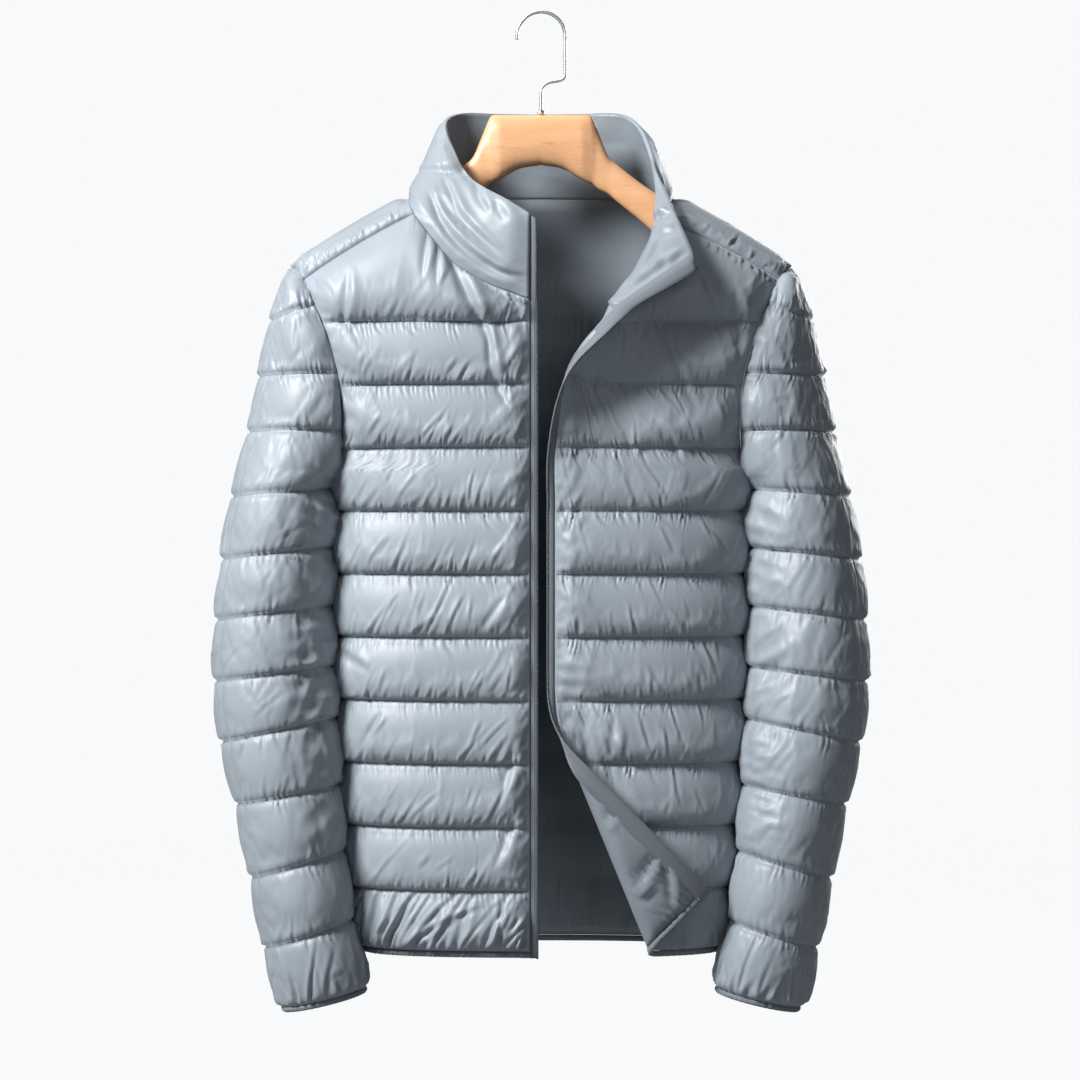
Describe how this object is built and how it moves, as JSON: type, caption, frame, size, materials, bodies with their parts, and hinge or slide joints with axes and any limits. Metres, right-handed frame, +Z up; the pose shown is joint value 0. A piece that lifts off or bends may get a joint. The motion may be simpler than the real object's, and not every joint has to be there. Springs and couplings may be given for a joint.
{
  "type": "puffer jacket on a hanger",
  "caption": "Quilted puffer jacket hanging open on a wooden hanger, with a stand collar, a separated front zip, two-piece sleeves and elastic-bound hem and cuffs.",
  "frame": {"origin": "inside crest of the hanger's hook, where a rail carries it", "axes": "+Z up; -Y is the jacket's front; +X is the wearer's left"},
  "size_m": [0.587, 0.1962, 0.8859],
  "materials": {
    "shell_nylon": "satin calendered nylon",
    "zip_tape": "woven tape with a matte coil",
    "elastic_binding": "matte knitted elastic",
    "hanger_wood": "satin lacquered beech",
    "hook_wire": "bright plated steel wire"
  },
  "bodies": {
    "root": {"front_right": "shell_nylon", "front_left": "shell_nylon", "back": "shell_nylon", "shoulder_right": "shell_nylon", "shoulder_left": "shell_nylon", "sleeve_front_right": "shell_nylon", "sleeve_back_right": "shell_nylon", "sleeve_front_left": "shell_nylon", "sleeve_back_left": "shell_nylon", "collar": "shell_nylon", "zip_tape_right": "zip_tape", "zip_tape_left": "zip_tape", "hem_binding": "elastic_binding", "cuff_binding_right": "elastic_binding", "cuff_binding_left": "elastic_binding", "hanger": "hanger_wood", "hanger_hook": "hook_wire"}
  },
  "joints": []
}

------

Exercise objective:
Extract the full listing and reproduce each line exactly.

The output:
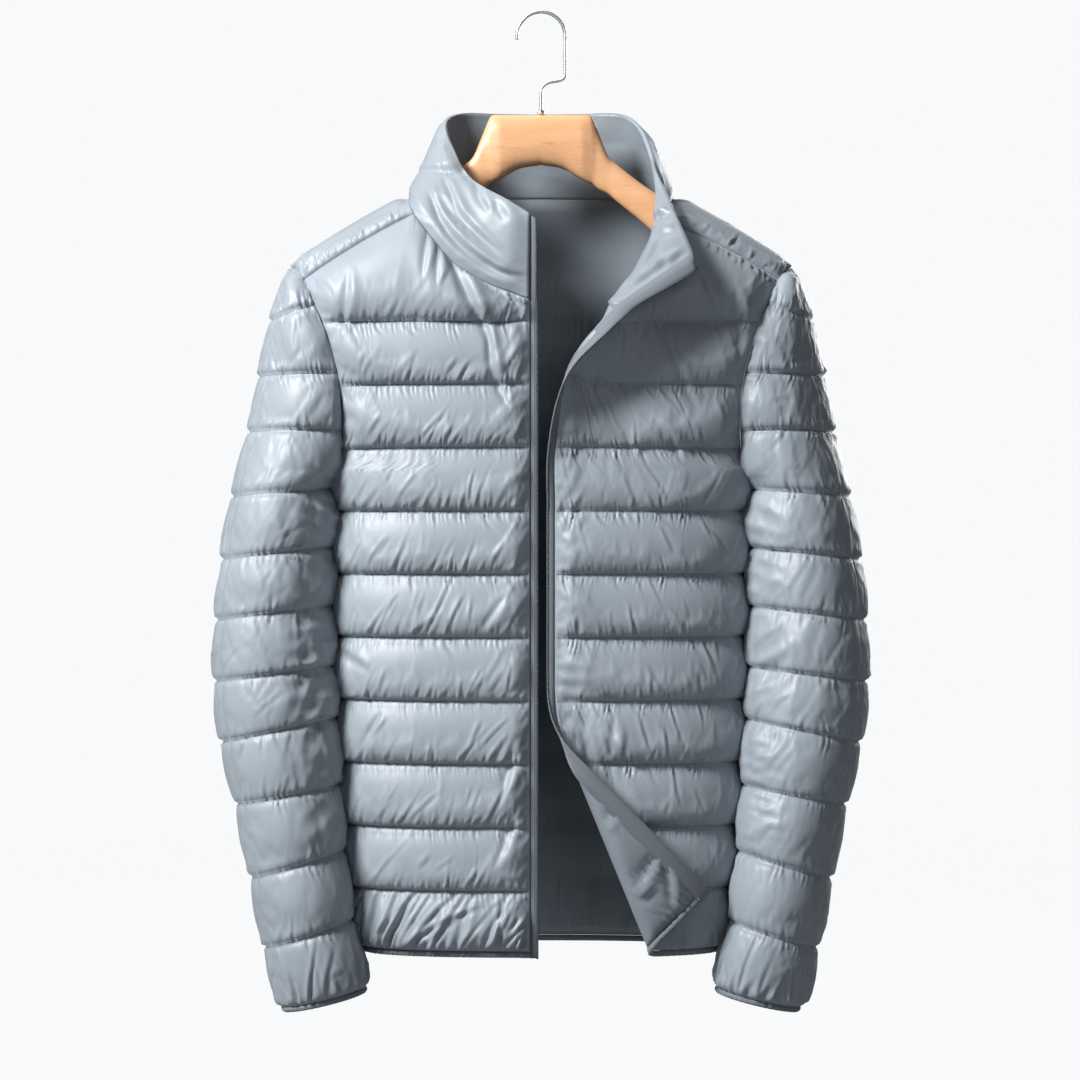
Describe how this object is built and how it moves, as JSON: type, caption, frame, size, materials, bodies with their parts, and hinge or slide joints with axes and any limits. Metres, right-handed frame, +Z up; the pose shown is joint value 0. A piece that lifts off or bends may get a joint. The motion may be simpler than the real object's, and not every joint has to be there. Springs and couplings may be given for a joint.
{
  "type": "puffer jacket on a hanger",
  "caption": "Quilted puffer jacket hanging open on a wooden hanger, with a stand collar, a separated front zip, two-piece sleeves and elastic-bound hem and cuffs.",
  "frame": {"origin": "inside crest of the hanger's hook, where a rail carries it", "axes": "+Z up; -Y is the jacket's front; +X is the wearer's left"},
  "size_m": [0.587, 0.1962, 0.8859],
  "materials": {
    "shell_nylon": "satin calendered nylon",
    "zip_tape": "woven tape with a matte coil",
    "elastic_binding": "matte knitted elastic",
    "hanger_wood": "satin lacquered beech",
    "hook_wire": "bright plated steel wire"
  },
  "bodies": {
    "root": {"front_right": "shell_nylon", "front_left": "shell_nylon", "back": "shell_nylon", "shoulder_right": "shell_nylon", "shoulder_left": "shell_nylon", "sleeve_front_right": "shell_nylon", "sleeve_back_right": "shell_nylon", "sleeve_front_left": "shell_nylon", "sleeve_back_left": "shell_nylon", "collar": "shell_nylon", "zip_tape_right": "zip_tape", "zip_tape_left": "zip_tape", "hem_binding": "elastic_binding", "cuff_binding_right": "elastic_binding", "cuff_binding_left": "elastic_binding", "hanger": "hanger_wood", "hanger_hook": "hook_wire"}
  },
  "joints": []
}